Guten Morgen Vietnam!
Gestern Bagdad.
Heute Paris.
Morgen du, Damaskus.

Begeisterung.
Hurra. Und heil.
Nur anders.
Ganz anders.
Kein Vergleich.

Die Mobilisierung im Verteilungskrieg um Land und Masse, Pelz und Position hängt bereits großformatig an den Litfasssäulen. Sie sticht dem Kunden mit dem spitzen Stift der Rendite bereits am Portal aufreizend die Augen aus, damit er  rauschhaft quotiert seines freien Willens entbunden, im nächsten Moment die ihn entleerende  Bestellung anklickt.

In der gläsernen Enge einer monotheistischen Wachstumskultur unterschreibt er am nächsten Morgen untertänigst geblendet das Großformat, das makellose Wunschbild, den schönen Abgott, die glänzende Uniform, das rettende Ufer des „haben-müssens“, ohne je einen der Buchstaben des Stellungsbefehls in den Schützengraben des leibeigenen Arbeitskonsums gelesen oder verstanden zu haben.

Akzeptieren.

Nicht mehr nur neun Stunden am Tag arbeitet der Angestellte, sondern der Bedienstete ist rund um die Uhr im säkularen Ablasshandel angestellt.

Neun Stunden steckt er für 8,50 € Mindestlohn grüne Briefe in graue Briefkästen und nach Feierabend arbeitet er das archaische Hormon der Angst des Überlebens, den Killerinstinkt nach dem ultimativen Kick, erschöpfend in der erodierenden Manege seines Verlangens nach Nichts ab.

Er arbeitet und arbeitet, konsumiert und konsumiert, doppelt und dreifach, darf sich demokratisch legitim religiös fromm und säkular ungezügelt verschulden, so viel er will, denn sein Kredit wird wunschgemäß im Kleinformat großformatig beworben und am Monatsende hämmert Inkasso an die Tür des Reihenhauses.

Weltweit wird sein Schattenriss gewinnbringend gehandelt, sein Profil wird verkauft und verkauft und verkauft und immer weiterverkauft. So wie es jedes Kleinformat in seinen kühnsten Träumen immer ersehnt.

Privatfernsehen.
Feudal demokratisierte Leibeigenschaft.

Am Küchentisch bekommt er dann übermorgen die Quittung.
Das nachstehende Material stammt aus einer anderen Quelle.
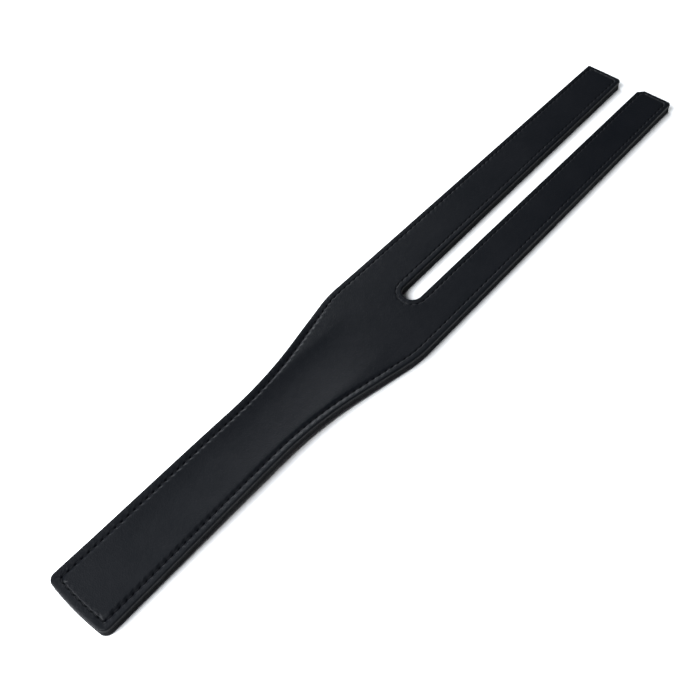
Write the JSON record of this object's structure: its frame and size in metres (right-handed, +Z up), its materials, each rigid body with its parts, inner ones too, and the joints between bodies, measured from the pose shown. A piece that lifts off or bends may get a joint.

Die Kids kündigen den genetischen Sozialvertrag, nennen dich nicht mehr Mama oder Papa, sondern Fotze, Alter, Wichser, klauen dir den Rest des Lohns aus dem Blechkasten, schnüffeln Klebe, treten den Klassenkameraden mit gezockten Stiefeln in die Fresse, stecken in den mondlosen Nächten Autos in Brand, rotten sich mit Fusel dicht, kiffen sich bis zum Morgen den Konsumschädel leer, um dann, auf dem Weg in die Lernkaserne, im Club der toten Dichter die Wortwaffe handfest in den blauen Himmel zu halten und durchzuladen.

Allgemeine Mobilisierung.
Nur anders.
Ganz anders.
Kein Vergleich.

Ganz anders als wir es aus den Geschichtsbüchern kennen.

Modern Talking.
Post moderne Mobilisierung von suizidalem Verhalten, dass am Ende der Einkaufsstraße als Maximalprofit, lebend oder tot, abgeschöpft wird.

Die Kasse stimmt.
Guten Morgen Vietnam!
Berlin ist dran.
Kein Vergleich.
Nur Anders.
Ganz anders.

Aus Geschichtsbüchern, Filmen und mündlichen Überlieferungen ist das Gefühl den heimatlichen Boden verlassen zu müssen noch wach. Eine Zeit vor der Machtergreifung des zeugungsunfähigen Höllenhundes steigt ins Bild, eine Zeit, als die kruden Banden die jüdische Bevölkerung und sonstiges menschliche Antlitz bereits durch die Straßen der Republik jagten und die feinsinnigen, kritischen, klugen, musischen Bewohner des Landes an den Küchentischen und in den Cafes über Widerstand und über eine Flucht ins Ausland nachdachten.